From the data that follows, print exactly the lines starting at the one containing "for end_name, along_y" and ending at the one containing "import random"; include both of them and nothing more.

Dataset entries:
======

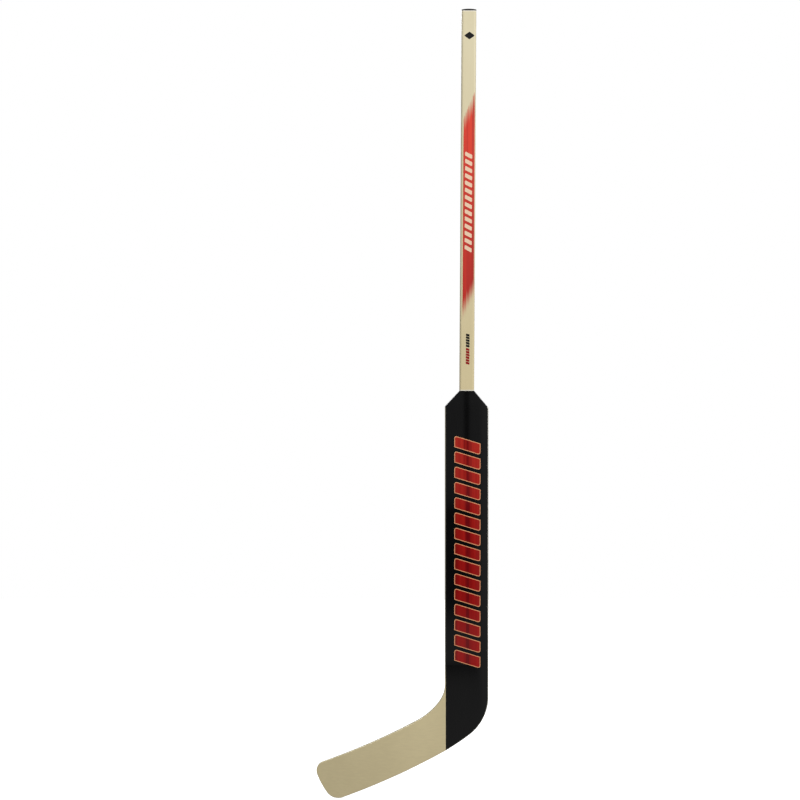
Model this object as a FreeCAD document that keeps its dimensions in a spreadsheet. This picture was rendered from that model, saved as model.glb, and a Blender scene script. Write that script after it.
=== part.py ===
import FreeCAD, Part

# Goaltender's ice hockey stick, in millimetres.
# Frame: +Z up the shaft to the butt end, +X to the heel side, +Y out of the back face.
# The origin is the centre of the blocker-hand grip, on the shaft just above the paddle.
# The paddle and the blade are a laminate: a core inside an edge band, with a skin on each face.
# Heights in the formulas count from the paddle's top line, where the shaft enters it.

import math
import os
import re

import Sketcher
from FreeCAD import Placement, Rotation, Vector

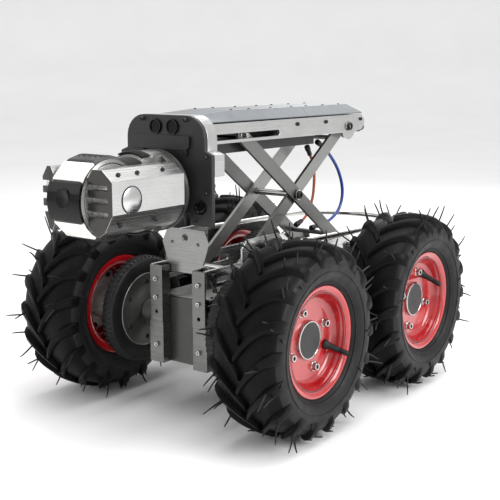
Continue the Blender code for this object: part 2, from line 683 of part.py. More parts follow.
def make_fork_arms():
    for side, (inner, outer) in ARM_X.items():
        sign = 1 if outer > 0 else -1
        if side == "left":
            section = arm_section(inner, outer)
        else:
            section = [(inner, -0.036), (-0.0520, -0.050), (-0.0580, -0.046), (outer, -0.0155),
                       (outer, 0.034), (-0.0590, 0.0505), (-0.0510, 0.0505), (inner, 0.038)]
        arm = flat_plate(f"fork_arm_{side}", [(x, HEAD_Z + z) for x, z in section],
                         ARM_REAR - ARM_FRONT, BRIGHT_ALLOY,
                         front_matrix((ARM_FRONT + ARM_REAR) / 2))
        cut_round(arm, (inner - 0.01 * sign, TILT_Y, HEAD_Z),
                  (inner + (TRUNNION_REACH + 0.003) * sign, TILT_Y, HEAD_Z),
                  TRUNNION_RADIUS + 0.0015, 20)


def make_drum():
    """Camera body between the arms, with its window and the lamps above and below it."""
    low, high = DRUM_X
    left, right = ARM_X["left"][0] + TRUNNION_REACH, ARM_X["right"][0] - TRUNNION_REACH
    profile = [(0, left), (TRUNNION_RADIUS, left), (TRUNNION_RADIUS, high), (0.055, high),
               (0.062, high - 0.003), (DRUM_RADIUS, high - 0.008), (DRUM_RADIUS, low + 0.008),
               (0.062, low + 0.003), (0.055, low), (TRUNNION_RADIUS, low),
               (TRUNNION_RADIUS, right), (0, right)]
    centre = Vector((0, TILT_Y, HEAD_Z))
    drum = turned("camera_drum", profile, centre, (1, 0, 0), DARK_GREY, 24, closed=False)
    panels = (("lens_window", 0, 0.0540, 0.0625, 0.0245, BLACK_GLASS),
              ("lamp_upper", -46, 0.0560, 0.0640, 0.0185, WHITE_LAMP),
              ("lamp_lower", 46, 0.0560, 0.0640, 0.0185, WHITE_LAMP))
    for name, angle, seat, face, half_height, material in panels:
        turn = Matrix.Translation(centre) @ Matrix.Rotation(math.radians(angle), 4, 'X')
        tool = block(f"{name}_recess", (low + 0.004, -0.090, -half_height),
                     (high - 0.004, -seat, half_height))
        tool.matrix_world = turn @ tool.matrix_basis
        boolean(drum, tool)
        inset = 0.0006
        panel = block(name, (low + 0.004 + inset, -face, inset - half_height),
                      (high - 0.004 - inset, -seat - GAP, half_height - inset), material,
                      bevel=0.0012)
        panel.matrix_world = turn @ panel.matrix_basis


for end_name, along_y in ENDS:
    for side_name, side_sign in SIDES:
        make_wheel(end_name, side_name, along_y, side_sign)
make_chassis_box()
make_rails()
make_front_posts()
make_hex_bracket()
make_rear_bracket()
make_side_brackets()
make_tail_hoop()
make_lift_motor()
make_scissor()
make_hoses()
make_front_plate()
make_bulkhead()
make_side_plates()
make_covers()
make_tray()
make_rear_glands()
make_head_base()
make_fork_arms()
make_drum()

for made in list(PARTS.objects) + list(CUTTERS.objects):
    made.location.y += WHEELBASE_SHIFT
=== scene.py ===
"""Four wheel inspection crawler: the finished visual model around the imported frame.

Metres, +Z up, front towards -Y, left side +X. Every Y in the making of the pieces is
counted from the middle of the wheelbase; ROW moves it into the row frame.
"""
import json
import math
import random

import bmesh
import bpy
from mathutils import Matrix, Vector

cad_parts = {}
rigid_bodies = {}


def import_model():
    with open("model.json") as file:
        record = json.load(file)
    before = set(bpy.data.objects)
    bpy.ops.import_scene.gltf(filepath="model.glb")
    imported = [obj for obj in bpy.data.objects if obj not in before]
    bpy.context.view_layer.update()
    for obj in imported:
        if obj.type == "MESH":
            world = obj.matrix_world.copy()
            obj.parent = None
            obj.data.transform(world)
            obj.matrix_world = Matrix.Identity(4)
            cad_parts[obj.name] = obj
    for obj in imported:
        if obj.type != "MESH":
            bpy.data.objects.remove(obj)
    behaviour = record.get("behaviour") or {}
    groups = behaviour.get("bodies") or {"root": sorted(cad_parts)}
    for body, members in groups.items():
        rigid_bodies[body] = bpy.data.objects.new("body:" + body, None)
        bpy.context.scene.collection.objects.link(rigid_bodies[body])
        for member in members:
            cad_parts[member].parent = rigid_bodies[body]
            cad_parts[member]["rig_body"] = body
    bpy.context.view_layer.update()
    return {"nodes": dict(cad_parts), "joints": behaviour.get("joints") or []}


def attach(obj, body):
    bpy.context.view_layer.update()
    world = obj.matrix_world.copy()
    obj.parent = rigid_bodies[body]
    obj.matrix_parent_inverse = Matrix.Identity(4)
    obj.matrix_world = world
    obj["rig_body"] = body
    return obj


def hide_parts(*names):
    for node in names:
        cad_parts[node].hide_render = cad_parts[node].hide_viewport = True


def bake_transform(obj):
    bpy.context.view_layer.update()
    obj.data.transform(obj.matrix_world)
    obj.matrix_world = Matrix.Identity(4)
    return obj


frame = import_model()

random.seed(11)
JOINTS = {joint["name"]: joint for joint in frame["joints"]}
AXLES = {end: JOINTS[f"wheel_{end}_left_spin"]["pos_m"] for end in ("front", "rear")}
MID_Y = (AXLES["front"][1] + AXLES["rear"][1]) / 2
ROW = Matrix.Translation((0, MID_Y, 0))
HALF_BASE = AXLES["rear"][1] - MID_Y
AXLE_Z = AXLES["front"][2]
WHEEL_X = AXLES["front"][0]
LOWER_Z = JOINTS["lift"]["pos_m"][2]
UPPER_Z = JOINTS["platform_level"]["pos_m"][2]
PIVOT_Y = JOINTS["lift"]["pos_m"][1] - MID_Y
CROSS_Y = JOINTS["scissor_cross"]["pos_m"][1] - MID_Y
CROSS_Z = JOINTS["scissor_cross"]["pos_m"][2]
TILT_Y = JOINTS["camera_tilt"]["pos_m"][1] - MID_Y
HEAD_Z = JOINTS["camera_tilt"]["pos_m"][2]
SIDES = (("left", 1), ("right", -1))
ENDS = (("front", -1), ("rear", 1))


# ---------------------------------------------------------------- camera
def aim(obj, place, target):
    obj.location = place
    obj.rotation_mode = 'QUATERNION'
    obj.rotation_quaternion = (Vector(target) - Vector(place)).to_track_quat('-Z', 'Y')


camera = bpy.data.objects.new("camera", bpy.data.cameras.new("camera"))
bpy.context.scene.collection.objects.link(camera)
camera.data.lens = 70.55
camera.data.sensor_width = 36
camera.data.clip_end = 60
aim(camera, ROW @ Vector((1.08775, -1.4622, 0.59707)), ROW @ Vector((-0.0056, -0.0042, 0.2591)))
bpy.context.scene.camera = camera


# ---------------------------------------------------------------- materials
class Look:
    """A Principled material whose colour, roughness and bump come from noise."""

    def __init__(self, name, metallic=0.0, **sockets):
        self.material = bpy.data.materials.new(name)
        self.material.use_nodes = True
        self.tree = self.material.node_tree
        self.shader = self.tree.nodes["Principled BSDF"]
        self.shader.inputs["Metallic"].default_value = metallic
        for socket, value in sockets.items():
            self.shader.inputs[socket.replace("_", " ")].default_value = value
        self.place = self.tree.nodes.new('ShaderNodeTexCoord').outputs["Object"]

    def link(self, output, socket):
        self.tree.links.new(output, socket)

    def noise(self, scale, stretch=(1, 1, 1), detail=4.0, rough=0.55):
        """Noise over the object's own metres, stretched along an axis for a brushed grain."""
        mapping = self.tree.nodes.new('ShaderNodeMapping')
        mapping.inputs["Scale"].default_value = stretch
        self.link(self.place, mapping.inputs["Vector"])
        noise = self.tree.nodes.new('ShaderNodeTexNoise')
        noise.inputs["Scale"].default_value = scale
        noise.inputs["Detail"].default_value = detail
        noise.inputs["Roughness"].default_value = rough
        self.link(mapping.outputs["Vector"], noise.inputs["Vector"])
        return noise.outputs["Fac"]

    def colours(self, factor, stops):
        ramp = self.tree.nodes.new('ShaderNodeValToRGB')
        elements = ramp.color_ramp.elements
        while len(elements) < len(stops):
            elements.new(0.5)
        for element, (position, colour) in zip(elements, stops):
            element.position = position
            element.color = (*colour, 1)
        self.link(factor, ramp.inputs["Fac"])
        return ramp.outputs["Color"]

    def mix(self, factor, first, second):
        blend = self.tree.nodes.new('ShaderNodeMix')
        blend.data_type = 'RGBA'
        self.link(factor, blend.inputs[0])
        self.link(first, blend.inputs[6])
        self.link(second, blend.inputs[7])
        return blend.outputs[2]

    def spread(self, factor, low, high, start=0.3, end=0.7):
        spread = self.tree.nodes.new('ShaderNodeMapRange')
        for socket, value in (("From Min", start), ("From Max", end), ("To Min", low),
                              ("To Max", high)):
            spread.inputs[socket].default_value = value
        self.link(factor, spread.inputs["Value"])
        return spread.outputs["Result"]

    def colour(self, output):
        self.link(output, self.shader.inputs["Base Color"])

    def roughness(self, factor, low, high):
        self.link(self.spread(factor, low, high), self.shader.inputs["Roughness"])

    def bump(self, heights):
        """Chain bumps: (factor, strength, depth in metres)."""
        normal = None
        for factor, strength, depth in heights:
            bump = self.tree.nodes.new('ShaderNodeBump')
            bump.inputs["Strength"].default_value = strength
            bump.inputs["Distance"].default_value = depth
            self.link(factor, bump.inputs["Height"])
            if normal is not None:
                self.link(normal, bump.inputs["Normal"])
            normal = bump.outputs["Normal"]
        self.link(normal, self.shader.inputs["Normal"])


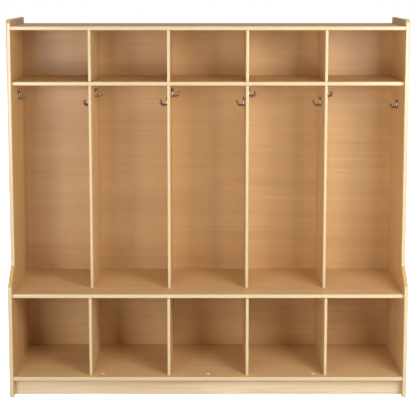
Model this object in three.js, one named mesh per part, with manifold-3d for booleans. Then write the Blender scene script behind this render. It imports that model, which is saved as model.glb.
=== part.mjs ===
// A five-bay wooden coat locker with a bench, open at the front.
// Millimetres, +Z up. The origin is on the floor, under the middle of the unit, and the front faces -Y.
// Boards are housed in grooves in the sides, and dividers in grooves in the boards.

import * as THREE from 'three';
import { mergeVertices } from 'three/addons/utils/BufferGeometryUtils.js';
import Module from 'manifold-3d';

const wasm = await Module();
wasm.setup();

// Widths
const bayCount = 5;
const bayWidth = 232;
const sideThickness = 12;
const dividerThickness = 9;

// Heights, from the floor up
const kickFloorGap = 2;
const kickHeight = 51;
const boardThickness = 12;
const lowerBayHeight = 246;
const hangingBayHeight = 632;
const topBayHeight = 157;
const sideRise = 20;

// Depths, and setbacks behind the front edge of the sides next to each piece
const lowerDepth = 381;
const shoulderSetback = 74;
const shoulderRise = 24;
const shoulderHeight = 53;
const topSetback = 3;
const cubbyShelfSetback = 20;
const upperDividerSetback = 21;
const benchSetback = 12;
const bottomSetback = 3;
const lowerDividerSetback = 22;
const kickSetback = 32;
const kickThickness = 12;
const backThickness = 6;
const backInset = 3;
const backFloorGap = 14;

// Rounded edges and corners
const edgeRadius = 2.5;
const topFrontRadius = 14;
const shoulderRadius = 6;
const cornerRadius = 4;

// Housings, and the gaps left between pieces
const sideHousingDepth = 4;
const dividerHousingDepth = 3;
const housingStop = 14;
const seam = 0.3;
const cutOverrun = 5;

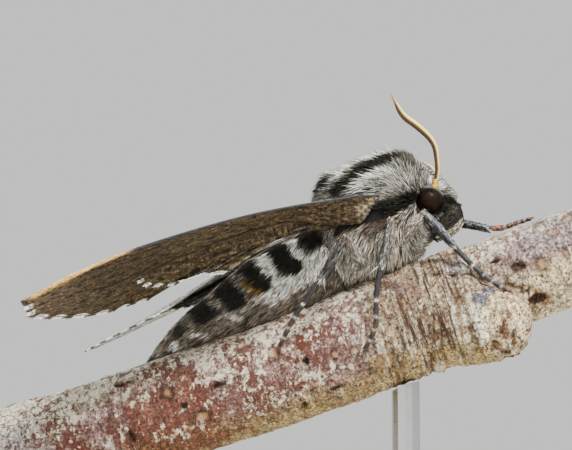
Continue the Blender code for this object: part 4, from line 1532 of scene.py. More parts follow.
@dataclass
class HeadParts:
    """Eyes, feelers and palps. Sizes are in millimetres, the slimness a share of the CAD's radii."""

    eye_rings: int = 40
    eye_pole: float = 0.12
    feeler_steps: int = 40
    feeler_sides: int = 18
    feeler_slimness: float = 0.9
    rib_spacing: float = 0.17
    rib_depth: float = 0.16
    joint_radii: tuple[float, ...] = (0.31, 0.40, 0.34, 0.23)
    joint_reach: tuple[float, ...] = (-0.35, 0.1, 0.55, 0.85)
    palp_skin: float = 0.14
    palp_density: float = 110.0
    palp_hair: Pair = (0.36, 0.1)

    PALE_SIDE = (0.93, 0.1, 0.36)
    SHELL_DARK = (0.014, 0.005, 0.002)
    SHELL_BROWN = (0.09, 0.034, 0.01)
    SHELL_OCHRE = (0.60, 0.38, 0.045)
    SHELL_CREAM = (1.0, 0.90, 0.26)
    PALP_TOP = (-0.45, 0.0, 1.0)
    PALP_BLACK = (0.0045, 0.0037, 0.002)
    PALP_PALE = (0.50, 0.46, 0.36)

    def eye(self, side: Side, shop: Workshop, finish: Material) -> None:
        """Make an eye."""
        angle = np.linspace(self.eye_pole, math.pi - self.eye_pole, self.eye_rings)
        turn = np.arange(2 * self.eye_rings) * math.pi / self.eye_rings
        ring = np.stack([np.outer(np.sin(angle), np.cos(turn)), np.outer(np.cos(angle), np.ones(len(turn))),
                         np.outer(np.sin(angle), np.sin(turn))], axis=-1)
        centre = mirrored(np.array(EYE_CENTRE), side)
        piece = Bed(centre + EYE_RADIUS * ring, angle).skin("eye_ball_" + side.word)
        shop.hand_in(piece, finish, "eye", "eye_" + side.word)

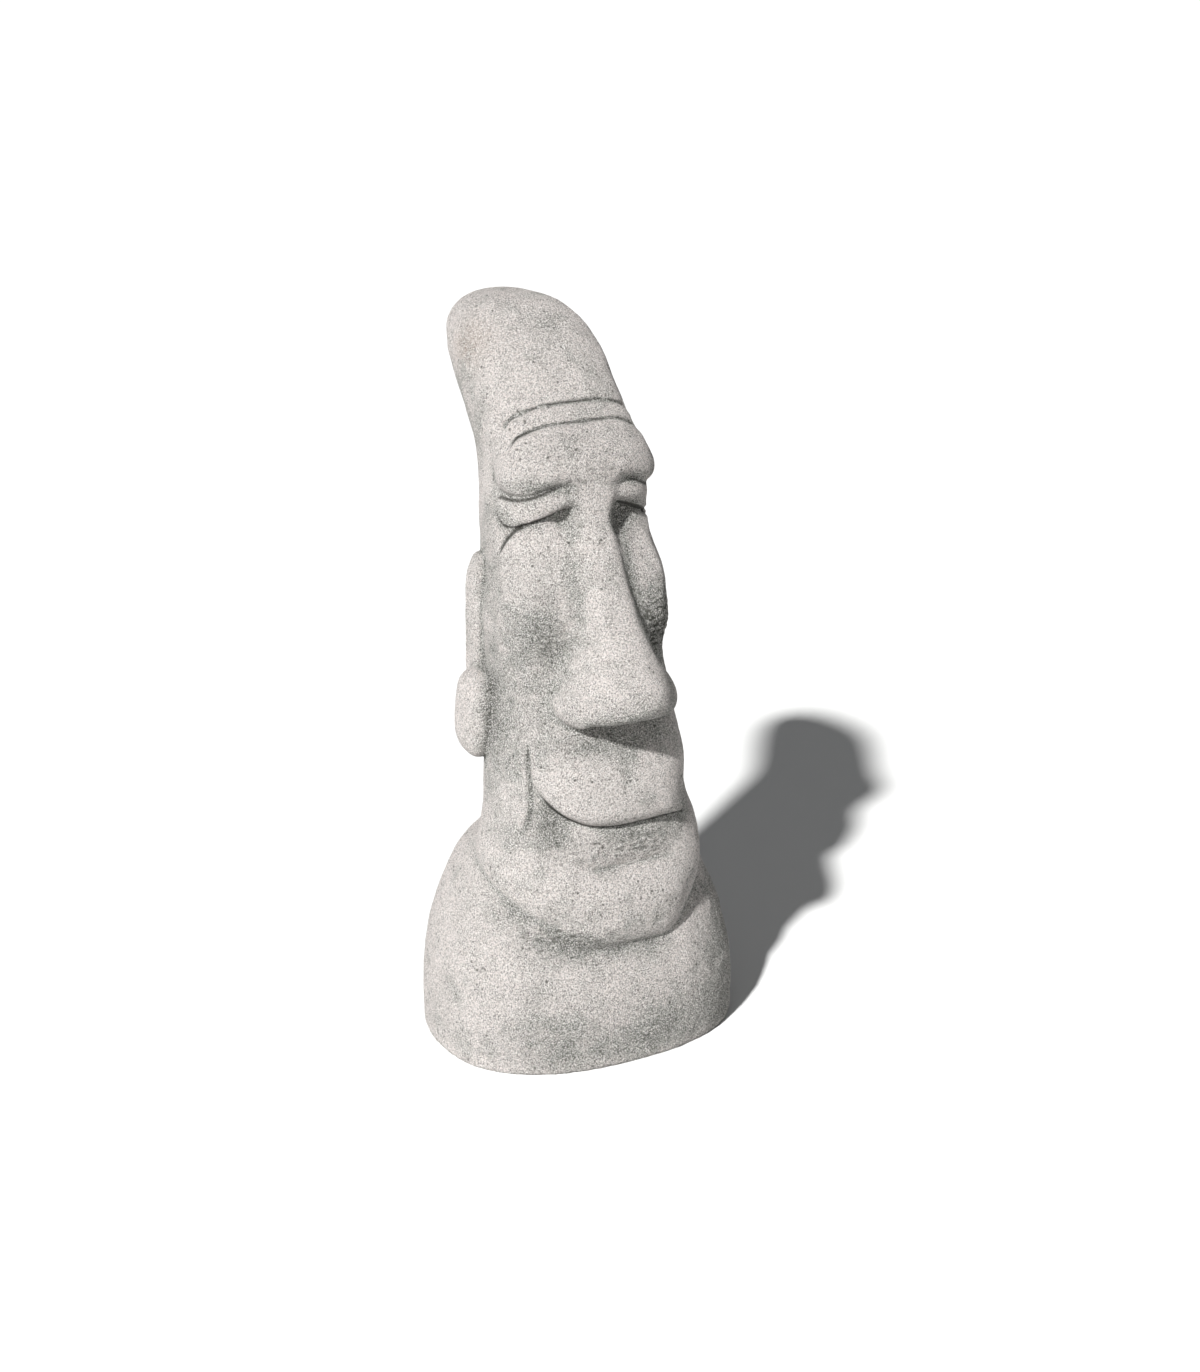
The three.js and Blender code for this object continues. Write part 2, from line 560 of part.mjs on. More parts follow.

======

* **The completed task**:
for end_name, along_y in ENDS:
    for side_name, side_sign in SIDES:
        make_wheel(end_name, side_name, along_y, side_sign)
make_chassis_box()
make_rails()
make_front_posts()
make_hex_bracket()
make_rear_bracket()
make_side_brackets()
make_tail_hoop()
make_lift_motor()
make_scissor()
make_hoses()
make_front_plate()
make_bulkhead()
make_side_plates()
make_covers()
make_tray()
make_rear_glands()
make_head_base()
make_fork_arms()
make_drum()

for made in list(PARTS.objects) + list(CUTTERS.objects):
    made.location.y += WHEELBASE_SHIFT
=== scene.py ===
"""Four wheel inspection crawler: the finished visual model around the imported frame.

Metres, +Z up, front towards -Y, left side +X. Every Y in the making of the pieces is
counted from the middle of the wheelbase; ROW moves it into the row frame.
"""
import json
import math
import random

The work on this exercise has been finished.